Osmanlı döneminin esas para birimi gümüş akçedir. Akçelerin bir yüzünde genellikle dua yazıları, darb yeri ve senesi, diğer yüzünde ise sultanın ismi ve ünvanları görülmektedir. Orhan Gazi dönemiyle birlikte Bursa başta olmak üzere Amasya, Serez ve Ayasoluk’ta bulunan darphaneler faaliyet göstermiş, çeşitli kalıplarda akçeler basılmıştır. 
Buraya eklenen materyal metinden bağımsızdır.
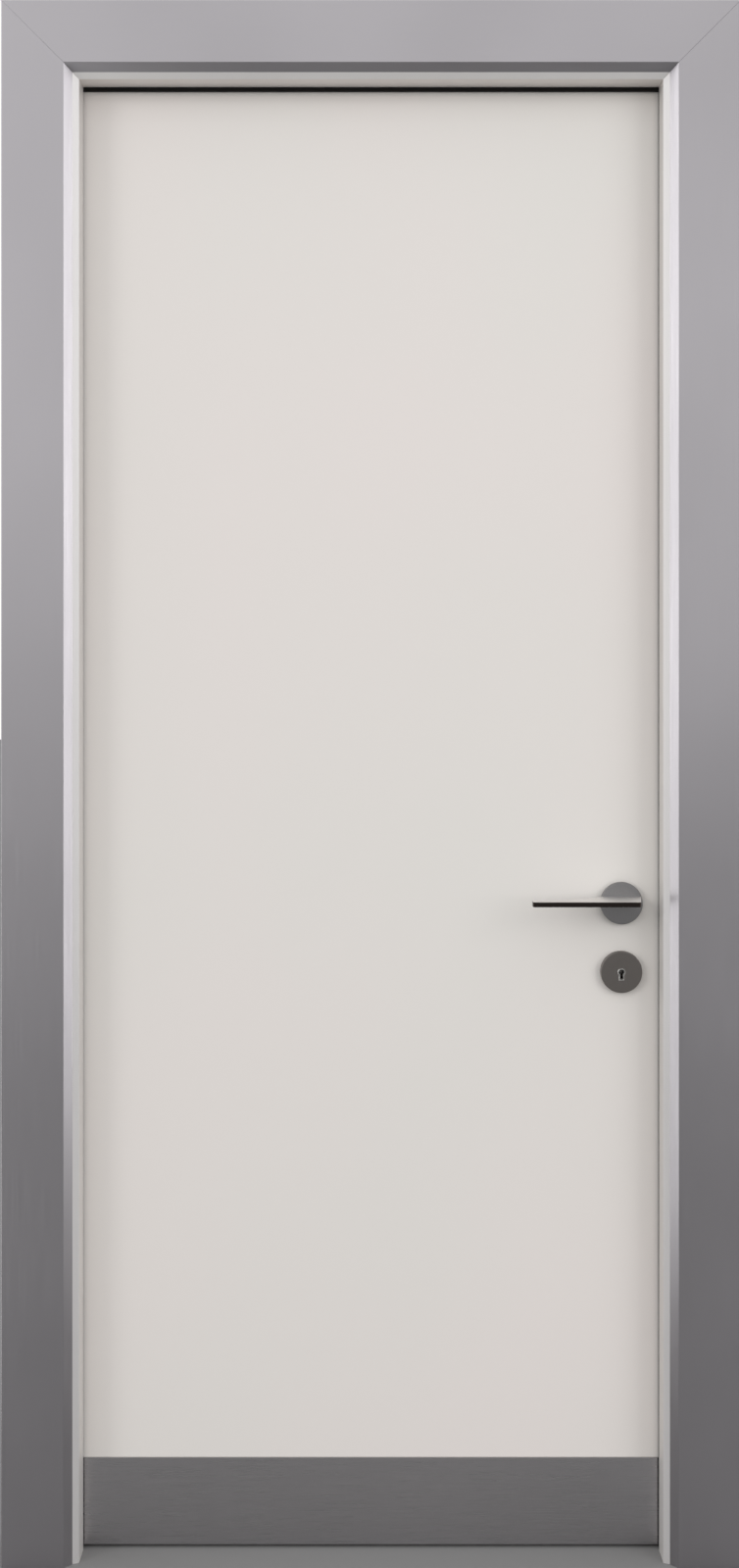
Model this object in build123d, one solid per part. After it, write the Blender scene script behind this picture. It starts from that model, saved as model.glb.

 Mangır denilen bakır sikkelerin ilk örnekleri l.Murad dönemine aittir. Osmanlı mangırlarında yazı ile birlikte çok çeşitli nakış motifleri kullanılmıştır. 
Fatih Sultan Mehmed döneminde 882 (1477-78) tarihli “Sultanî” olarak adlandırılan altın sikkeler Kostantiniye’de (İstanbul) basılmıştır. Sultanilerin üzerinde sultan ünvanıyla kendi adı, han ünvanıyla babasının adı, darp yeri ve senesini belirtir yazılar yer almaktadır. 


                        
Sultani, ağırlık: 3,5 gr, çap: 20 mm


Ön yüzü: Sultan Mehmed bin Murad han azze nasrühü Kostantiniye duribe fi 882  ( Allah onu aziz yardımları ile galip kılsın), 
Arka yüzü: darib-ün nadri sahib-ül izzi ven nasri fil-berri vel-bahr  (altını basan denizde ve karada Allah’ın yardımına layık, kudret ve zafer sahibi)
Sikkelerinin ölçüsü ve üzerindeki ünvanlar  II.Mustafa döneminde tuğra konuluncaya kadar çoğunlukla bu tarzda basılmaya devam etmiştir. 

   
            Küstü Definesi                                                            Venedik dükası


Bursa yüzyıllar boyunca Avrupalı tüccarların ham ipek, kumaş ve boya satın almak için geldikleri bir şehir olmuş, alışverişlerde kullanılan kıymetli paralar ise Osmanlı altınlarıyla beraber çoğunlukla Venedik dükaları olmuştur. Küstü Definesinde bir arada bulunan Kanuni altınları ve Venedik altınları Bursalı bir tüccara ya da buraya ticaret için gelen yabancı bir tüccara ait olmalıdır.